In particular, assume that your hardware will fail. Assume that outages will occur. Assume that some disaster will strike your application. Assume that you will be slammed with more than the expected number of requests per second some day. Assume that with time your application software will fail too. By being a pessimist, you end up thinking about recovery strategies during design time, which helps in designing an overall system better.

If you realize that things fail over time and incorporate that thinking into your architecture, build mechanisms to handle that failure before disaster strikes to deal with a scalable infrastructure, you will end up creating a fault-tolerant architecture that is optimized for the cloud.

Questions that you need to ask: What happens if a node in your system fails? How do you recognize that failure? How do I replace that node? What kind of scenarios do I have to plan for? What are my single points of failure? If a load balancer is sitting in front of an array of application servers, what if that load balancer fails? If there are master and slaves in your architecture, what if the master node fails? How does the failover occur and how is a new slave instantiated and brought into sync with the master?

Just like designing for hardware failure, you have to also design for software failure.

Below is a baseline to help you consider all the moving parts required to build and deploy your cloud based applications.

 appsconsultantcloudapps

Lastly build process threads that resume on reboot and good cloud architecture should not be impacted to reboots and re-launches.

Like it or not, the cloud is a disruptive force, that i think will require us to move towards a more data centric business model.

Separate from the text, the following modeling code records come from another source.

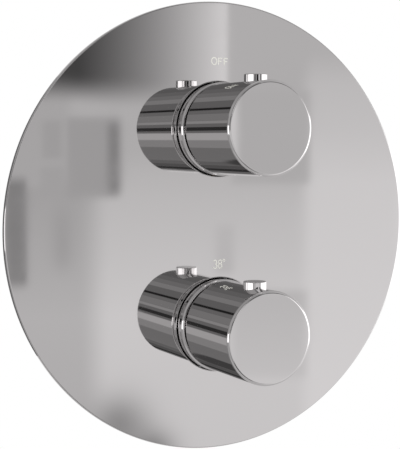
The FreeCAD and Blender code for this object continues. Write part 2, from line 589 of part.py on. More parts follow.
def build_knob(prefix, height):
    """Knob shell, carrier, grub screw, push-button, stop slider and button spring."""
    outer = "(knob_diameter / 2)"
    shell = lathe(prefix + "_cup", [
        ("0", KNOB_FRONT),
        ("%s - knob_front_chamfer" % outer, KNOB_FRONT),
        (outer, "%s + knob_front_chamfer" % KNOB_FRONT),
        (outer, "%s - knob_rear_chamfer" % KNOB_REAR),
        ("%s - knob_rear_chamfer" % outer, KNOB_REAR),
        (KNOB_INNER, KNOB_REAR),
        (KNOB_INNER, FACE_INNER),
        ("0", FACE_INNER),
    ])
    button_hole = cylinder(prefix + "_button_hole", "button_diameter / 2 + running_gap", "0",
                           BUTTON_TOP, "Z", ("0", BUTTON_Y))
    grub_hole = cylinder(prefix + "_grub_hole", "grub_diameter / 2 + running_gap",
                         "-(%s)" % BUTTON_TOP, "0", "Z", ("0", GRUB_Y))
    subpart(cut(prefix + "_shell", shell, [button_hole, grub_hole]), prefix + "_knob_shell", height)

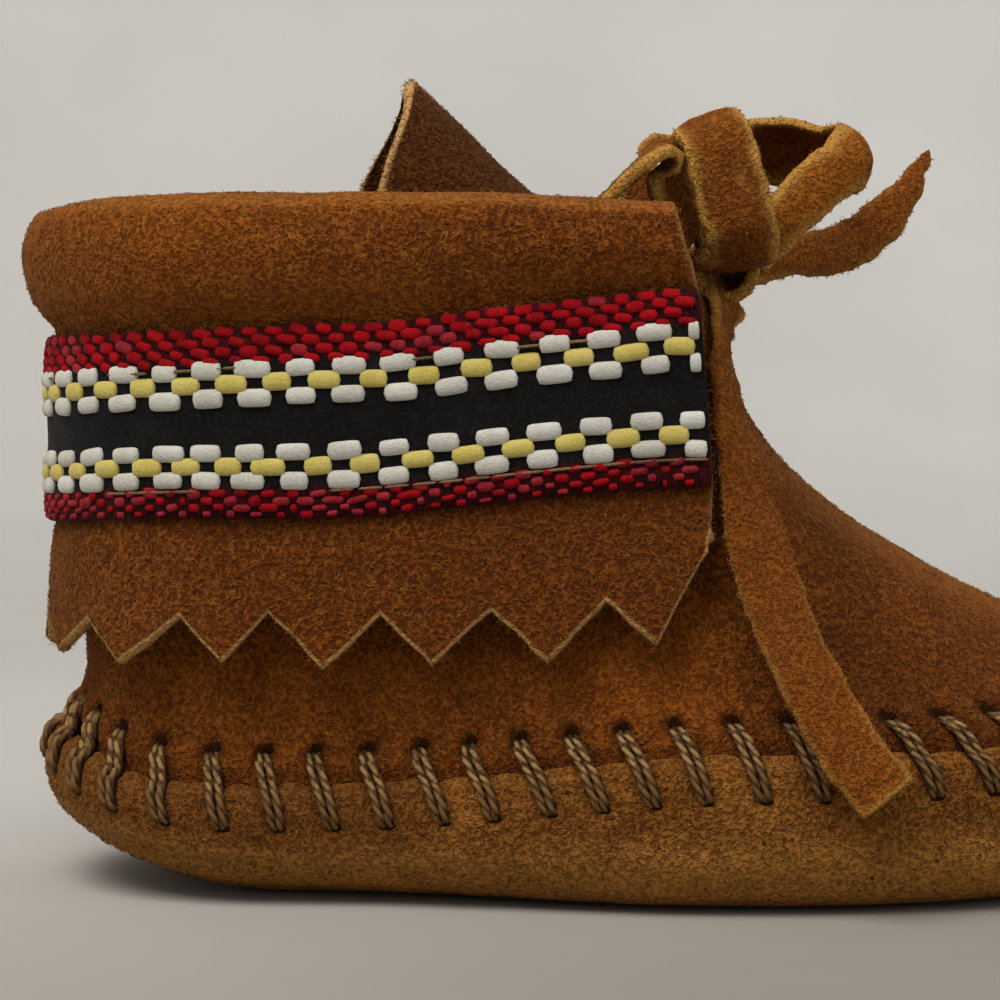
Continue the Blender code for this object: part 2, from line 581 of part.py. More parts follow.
def egg(name, at, half, power, mat, rings=10, around=16):
    """The knot's outer shape: an ellipsoid squared off by power."""
    def sp(c, s):
        return math.copysign(abs(c) ** power, c) * s

    points, faces = [], []
    for i in range(1, rings):
        b = math.pi * i / rings - math.pi / 2
        for j in range(around):
            a = 2 * math.pi * j / around
            points.append(
                Vector(at)
                + Vector((
                    sp(math.cos(b), 1) * sp(math.cos(a), half[0]),
                    sp(math.cos(b), 1) * sp(math.sin(a), half[1]),
                    sp(math.sin(b), half[2]),
                ))
            )
    low, high = len(points), len(points) + 1
    points += [Vector(at) - Vector((0, 0, half[2])), Vector(at) + Vector((0, 0, half[2]))]
    for i in range(rings - 2):
        for j in range(around):
            a, b = i * around + j, i * around + (j + 1) % around
            faces.append([a, b, b + around, a + around])
    for j in range(around):
        faces.append([low, (j + 1) % around, j])
        faces.append([high, (rings - 2) * around + j, (rings - 2) * around + (j + 1) % around])
    return solid(name, points, faces, mat)


strip("thong_crossing", CROSSING, CROSS_WIDE, step=2.4)
egg("thong_knot", KNOT_AT, KNOT_HALF, 0.8, SUEDE_THONG)
strip("thong_loop_near", LOOP_NEAR, LOOP_NEAR_WIDE)
strip("thong_loop_far", LOOP_FAR, LOOP_FAR_WIDE)
strip("thong_tail_near", TAIL_NEAR, TAIL_NEAR_WIDE)
strip("thong_tail_far", TAIL_FAR, TAIL_FAR_WIDE, point=0.9)
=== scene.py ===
"""How the baby moccasin looks: suede, woven tape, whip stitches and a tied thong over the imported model.

Lengths are in millimetres until a mesh is made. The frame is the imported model's: +X to the toe, +Y to the
inner side of the right foot, +Z up.
"""

import json
import math
from collections import namedtuple

import bmesh
import bpy
import numpy as np
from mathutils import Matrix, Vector

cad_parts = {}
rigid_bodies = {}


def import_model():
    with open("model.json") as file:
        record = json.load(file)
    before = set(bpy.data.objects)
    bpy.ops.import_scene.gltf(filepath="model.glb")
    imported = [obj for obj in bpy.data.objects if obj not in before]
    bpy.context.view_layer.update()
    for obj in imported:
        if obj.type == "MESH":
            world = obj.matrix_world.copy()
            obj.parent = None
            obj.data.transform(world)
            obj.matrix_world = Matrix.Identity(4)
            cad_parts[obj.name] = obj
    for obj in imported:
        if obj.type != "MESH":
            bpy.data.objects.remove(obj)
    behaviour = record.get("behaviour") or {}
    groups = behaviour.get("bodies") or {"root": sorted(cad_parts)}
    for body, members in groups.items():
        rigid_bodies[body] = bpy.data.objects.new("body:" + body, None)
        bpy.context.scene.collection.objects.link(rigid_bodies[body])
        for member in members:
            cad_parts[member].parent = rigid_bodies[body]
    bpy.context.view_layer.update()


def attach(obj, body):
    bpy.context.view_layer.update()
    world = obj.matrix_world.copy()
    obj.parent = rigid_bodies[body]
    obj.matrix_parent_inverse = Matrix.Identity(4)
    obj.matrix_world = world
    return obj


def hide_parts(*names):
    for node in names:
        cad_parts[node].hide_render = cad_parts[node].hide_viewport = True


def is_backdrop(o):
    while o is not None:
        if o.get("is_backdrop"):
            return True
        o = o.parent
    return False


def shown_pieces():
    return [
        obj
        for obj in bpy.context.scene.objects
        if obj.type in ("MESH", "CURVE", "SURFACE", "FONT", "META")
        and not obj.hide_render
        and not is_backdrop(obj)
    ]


for obj in list(bpy.data.objects):
    bpy.data.objects.remove(obj)
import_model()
MM = 0.001
RNG = np.random.default_rng(20)

# ---------------------------------------------------------------- the shoe's tables, mm
Section = namedtuple(
    "Section",
    "at x_back x_heel x_ball x_front w_heel w_ball z_back z_heel z_ball z_front n_back n_front arch",
)

UPPER = [
    Section(0.00, -49.7, -33, 12.0, 51.3, 17.5, 22.7, 9.0, 7.8, 9.2, 11.8, 2.1, 2.25, 0),
    Section(0.12, -50.0, -33, 12.0, 51.5, 17.8, 23.1, 14.2, 12.2, 14.4, 16.0, 2.1, 2.25, 0),
    Section(0.20, -49.8, -32, 11.0, 48.9, 17.9, 22.7, 17.8, 15.8, 17.6, 18.8, 2.1, 2.20, 0),
    Section(0.32, -50.1, -31, 8.0, 42.2, 18.1, 21.4, 23.4, 20.8, 21.8, 22.2, 2.1, 2.15, 0),
    Section(0.45, -50.2, -30, 5.5, 34.0, 18.2, 19.9, 29.4, 26.8, 27.0, 25.8, 2.1, 2.10, 0),
    Section(0.58, -50.0, -30, 3.0, 24.6, 18.3, 18.9, 35.4, 33.4, 32.8, 31.1, 2.1, 2.15, 0),
    Section(0.70, -49.8, -30, 1.0, 15.6, 18.4, 18.4, 42.0, 40.6, 39.6, 37.6, 2.1, 2.35, 0),
    Section(0.81, -49.8, -30, 0.0, 10.4, 18.5, 18.2, 49.0, 48.2, 47.4, 45.0, 2.1, 2.60, 0),
    Section(0.91, -49.8, -30, 0.0, 8.7, 18.5, 18.0, 55.0, 54.6, 54.0, 49.8, 2.1, 2.80, 0),
    Section(1.00, -49.8, -30, 0.0, 8.0, 18.5, 18.0, 59.6, 60.0, 59.4, 52.6, 2.1, 2.80, 0.4),
]

SOLE = [
    Section(0.00, -51.7, -33, 12, 53.2, 19.45, 24.70, 14.8, 11.0, 14.4, 16.1, 2.1, 2.25, -0.2),
    Section(0.10, -52.9, -33, 12, 54.3, 20.05, 25.25, 13.6, 9.8, 12.9, 14.4, 2.1, 2.25, -0.2),
    Section(0.30, -53.6, -33, 12, 55.4, 20.50, 25.70, 11.0, 7.4, 9.5, 10.8, 2.1, 2.25, -0.1),
    Section(0.52, -53.0, -33, 12, 55.3, 20.00, 25.50, 7.6, 4.6, 5.6, 7.2, 2.1, 2.25, 0),
    Section(0.74, -50.4, -32, 12, 53.2, 17.60, 23.90, 4.2, 2.0, 2.2, 3.4, 2.1, 2.25, 0),
    Section(0.89, -46.4, -31, 12, 49.0, 13.80, 20.80, 1.6, 0.6, 0.5, 1.0, 2.1, 2.25, 0),
    Section(1.00, -36.5, -26, 12, 43.6, 9.60, 17.20, 0.0, 0.0, 0.0, 0.0, 2.1, 2.25, 0),
]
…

Like usual, please share your thoughts and experiences

Comments (9)

  • Matt Cornwall

    Matt Cornwall

    12 April 2013 at 09:34 |
    Nice post, security and integration are important points in building your cloud app.
  • Shilpa

    Shilpa

    12 April 2013 at 10:01 |
    Hi Alex, nice diagram thank you for sharing, I would also add the distance between the end users to the data center can impact the response time dramatically and internet bottlenecks can affect applications availability, should be looked at the beginning.
  • John

    John

    12 April 2013 at 10:19 |
    I just did a cloud audit for a client , and i would add, the data transport between the cloud and your data center should always be secured with an IPsec VPN connection for enterprise applications. so true the importance of being a pessimist when designing for the cloud.
  • Sean Fernandez

    Sean Fernandez

    12 April 2013 at 14:21 |
    Pretty great post, agree with your points. We just completed a cloud deployment we faced some hiccups on testing I recommend you do load testing to determine the ideal instance size and instance count for each server tier of your application. My other worry about Cloud i have been in the industry for 30 years, deployments used to take years now they take months, I hope Cloud provides some opportunities of IT or business jobs in North America for our kids.
  • Johann

    Johann

    12 April 2013 at 16:45 |
    Hi Alex,
    We went live with a back office financial cloud application we forgot to address during the project where is our data. How can you secure your data if you don’t know where it is? Sure, firewalls and intrusion detection and prevention can keep out most intruders, and data encryption keeps the data safer, but how do you know where your data goes when you terminate your service or when the cloud provider goes out of business? Being able to point to a machine and say your data and only your data is on that machine, goes a long way in the security of your data in the cloud. Dedicated hardware is the key that allows for cloud computing services to pass the most stringent security guidelines. At the end we were able to retrace the data but management was not too happy we missed the boat on this activity.
  • Grant Donnelly

    Grant Donnelly

    14 April 2013 at 20:59 |
    We are in the middle of a cloud deployment, the biggest issue we are currently facing is with integration testing, overall agree with your points, your site is filled with good advice, providing mentoring and sharing knowledge, without any strings attached, not too many sites offer a no strings attached approach.
  • Mike

    Mike

    15 April 2013 at 05:11 |
    Another important point not discussed is internal politics, in our organization we had one group controlling all decisions and we fell into groupthink, the project was a disaster under delivered, over budget. My advice don't let a few individuals control decision making, listen to other groups make it into a true enterprise project, not just on paper.
  • Lisa Allen

    Lisa Allen

    15 April 2013 at 21:14 |
    Another big plus for small and medium size businesses, with cloud computing at your disposal, you can run your business ‘on the go.’ Especially know we all have become a google society! article offers excellent points on cloud architecture.
  • Mario

    Mario

    18 April 2013 at 18:04 |
    We just went live with a internal corporate type of private cloud, your points are valid we were too optimistic, had several different type of outages, important to make things redundant good points!